= Article 12 of the European Convention on Human Rights =

Article 12 of the European Convention on Human Rights (ECHR) provides for two constituent rights: the right to marry and the right to found a family. With an explicit reference to ‘national laws governing the exercise of this right’, Article 12 raises issues as to the doctrine of the margin of appreciation, and the related principle of subsidiarity most prominent in European Union Law. It has most prominently been utilised, often alongside Article 8 of the Convention, to challenge the denial of same sex marriage in the domestic law of a Contracting state.

==Text==

Men and women of marriageable age have the right to marry and to found a family, according to the national laws governing the exercise of this right

==Application==

As a right contained in the ECHR, Article 12 is available to anyone within the jurisdiction of a Council of Europe member state, otherwise considered as a contracting party to the Convention.

The right contained in Article 12 is closely related to Article 8 of the Convention, which secures a right to respect for one's "private and family life, his home and his correspondence." Article 12 has not been as widely used as Article 8 in arguments for rights regarding family and relationships, but it has played in a role in counter-arguments to sham marriage accusations and it is playing a growing role in challenges to laws regarding same-sex unions.
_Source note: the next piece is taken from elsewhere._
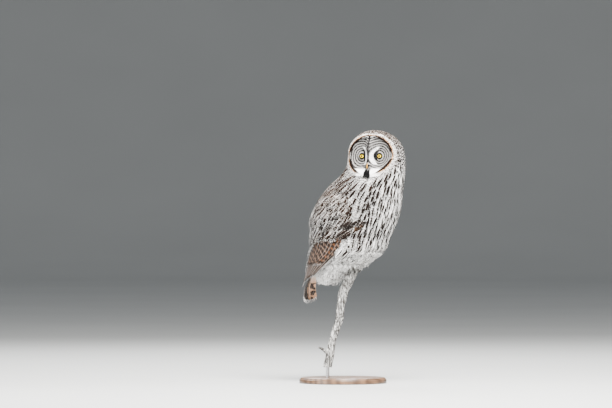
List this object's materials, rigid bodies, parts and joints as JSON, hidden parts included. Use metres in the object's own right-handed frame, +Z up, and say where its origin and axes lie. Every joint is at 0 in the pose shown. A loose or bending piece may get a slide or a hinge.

Because Article 8 has been a reliable source for claims relating to family, relationships and home, jurisprudence on Article 12 has been left fairly thin.

Similar provisions exist in a number of other International human rights documents. The ECHR was the first instrument to give effect to certain rights stated in the Universal Declaration of Human Rights (UDHR) and made them binding within Europe, so as expected, Article 16(1) of the UDHR contains a similar provision:

Men and women of full age, without any limitation due to race, nationality or religion, have the right to marry and to found a family.

The International Covenant on Civil and Political Rights (ICCPR) also guarantees that the right to marry will be recognised in Article 23(2):

The right of men and women of marriageable age to marry and to found a family shall be recognized.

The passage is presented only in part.